» **TASK STATEMENT**
Only the lines from the first one through the line with "tube(name, points +" should be printed, exactly as they appear.

» **GIVEN INFORMATION**
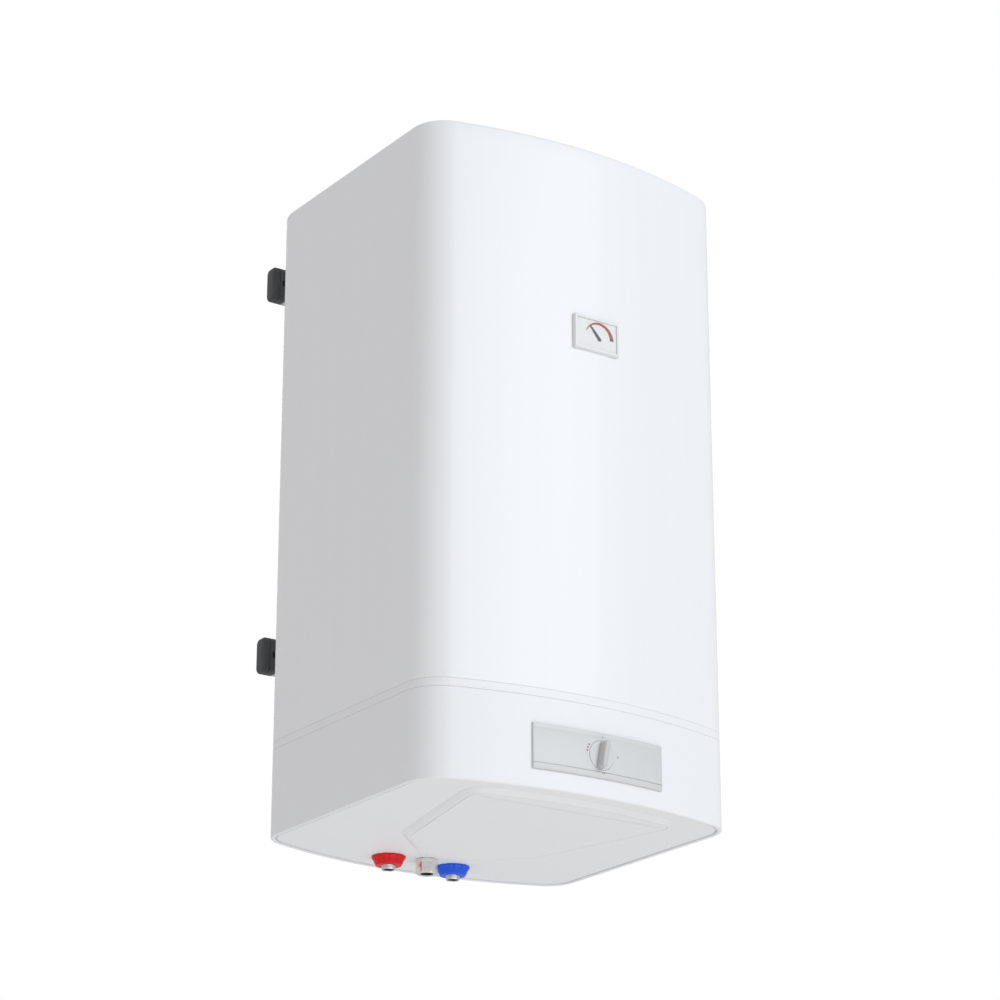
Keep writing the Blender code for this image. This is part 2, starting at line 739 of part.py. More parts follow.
def make_flange_bolts():
    under = FLANGE_BOTTOM - GAP
    for i in range(BOLT_COUNT):
        head = hex_loop(BOLT_FLATS, NUT_STEPS)
        shank = round_loop(BOLT_RADIUS, NUT_STEPS)
        loops = [at_height(head, under - BOLT_HEAD), at_height(head, under),
                 at_height(shank, under), at_height(shank, NECK_BOTTOM + FLANGE_RING)]
        place("flange_bolt_%d" % (i + 1), loft_mesh("flange_bolt", loops), ZINC_STEEL, (*bolt_place(i), 0))


def make_heating_elements():
    foot = FLANGE_BOTTOM - HEATER_PIN
    for side, name in ((-1, "heating_element_left"), (1, "heating_element_right")):
        x = side * HEATER_X
        bend_z = HEATER_TOP - HEATER_HALF_PITCH
        legs = arc((0, bend_z), HEATER_HALF_PITCH, math.pi, 0, 8)
        points = [(x, -HEATER_HALF_PITCH, foot)] + [(x, y, z) for y, z in legs]
        tube(name, points + [(x, HEATER_HALF_PITCH, foot)], HEATER_RADIUS, STAINLESS)


def make_anode():
    above = FLANGE_TOP + ANODE_STANDOFF
    foot = FLANGE_BOTTOM - ANODE_STUD_BELOW
    profile = [(0, ANODE_TOP), (ANODE_RADIUS, ANODE_TOP), (ANODE_RADIUS, above), (ANODE_STUD, above),
               (ANODE_STUD, foot), (0, foot)]
    anode = place("anode_rod", turned_mesh("anode_rod", profile), MAGNESIUM, (0, ANODE_Y, 0))
    sweep_round(anode, NUT_STEPS * 2)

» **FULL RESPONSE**
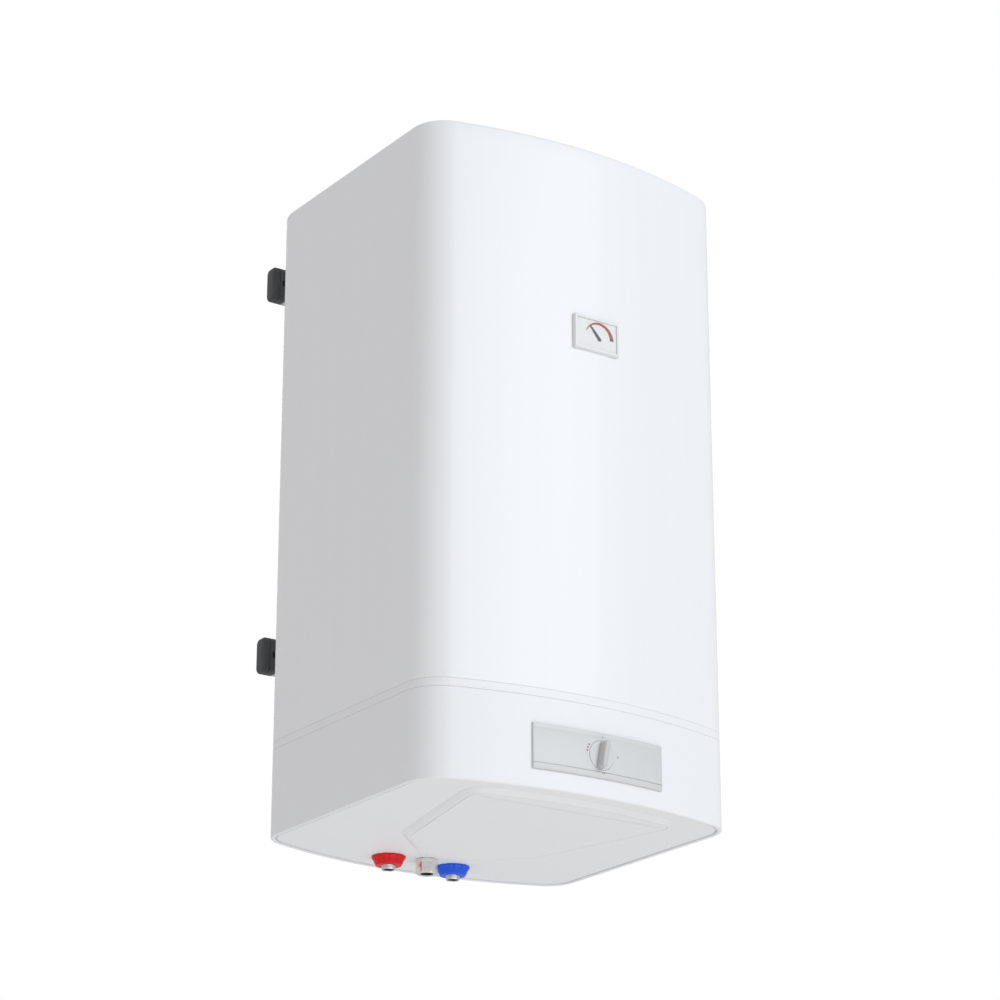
Keep writing the Blender code for this image. This is part 2, starting at line 739 of part.py. More parts follow.
def make_flange_bolts():
    under = FLANGE_BOTTOM - GAP
    for i in range(BOLT_COUNT):
        head = hex_loop(BOLT_FLATS, NUT_STEPS)
        shank = round_loop(BOLT_RADIUS, NUT_STEPS)
        loops = [at_height(head, under - BOLT_HEAD), at_height(head, under),
                 at_height(shank, under), at_height(shank, NECK_BOTTOM + FLANGE_RING)]
        place("flange_bolt_%d" % (i + 1), loft_mesh("flange_bolt", loops), ZINC_STEEL, (*bolt_place(i), 0))


def make_heating_elements():
    foot = FLANGE_BOTTOM - HEATER_PIN
    for side, name in ((-1, "heating_element_left"), (1, "heating_element_right")):
        x = side * HEATER_X
        bend_z = HEATER_TOP - HEATER_HALF_PITCH
        legs = arc((0, bend_z), HEATER_HALF_PITCH, math.pi, 0, 8)
        points = [(x, -HEATER_HALF_PITCH, foot)] + [(x, y, z) for y, z in legs]
        tube(name, points + [(x, HEATER_HALF_PITCH, foot)], HEATER_RADIUS, STAINLESS)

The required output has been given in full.